The Greek genocide Memorial in Piraeus is a major monument located in the Greek port city of Piraeus. It commemorates the genocide of the Pontic Greeks. The monument is situated in the Alexandra Square in Piraeus. The work consists of a contemporary sculpture created by artist Panagiotis Tanimanidis, who named it "Pyrrhic Flight." It was formally unveiled at a special ceremony in Piraeus on May 21, 2017. The ceremony marked the first time that memorial events to commemorate the genocide had taken place in Piraeus.

The monument was funded by businessman Evangelos Marinakis.

The Pontic Genocide was an atrocity carried out by the Turkish government, it was committed alongside the Armenian and Assyrian genocides.

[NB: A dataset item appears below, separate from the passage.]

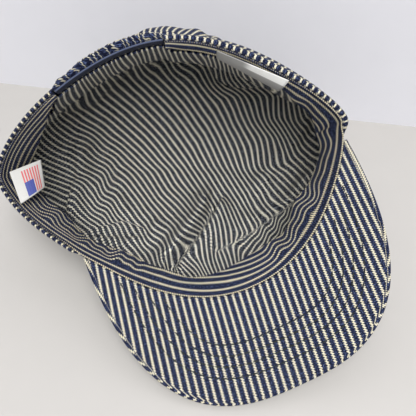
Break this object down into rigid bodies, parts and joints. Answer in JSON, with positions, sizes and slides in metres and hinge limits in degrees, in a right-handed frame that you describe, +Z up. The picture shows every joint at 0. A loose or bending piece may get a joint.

An estimated 353,000 Greek lives were lost as a result of the Pontic genocide.

Evangelos Marinakis has said that one of the reasons the monument was such an important project for him to contribute to, is because his mother, Irene Karakatsani, is a descendant of the Ypsilantis family, whose ancestors played a central role in the Greek War of Independence.

The three-dimensional sculpture is 15.50 metres long and 7.10 metres high. It is made of stainless steel and has brass details. Inside, the work is adorned with 17 sculptural compositions, successive icons depicting the flight from Pontus to reach an unprepared homeland that sheltered the refugees.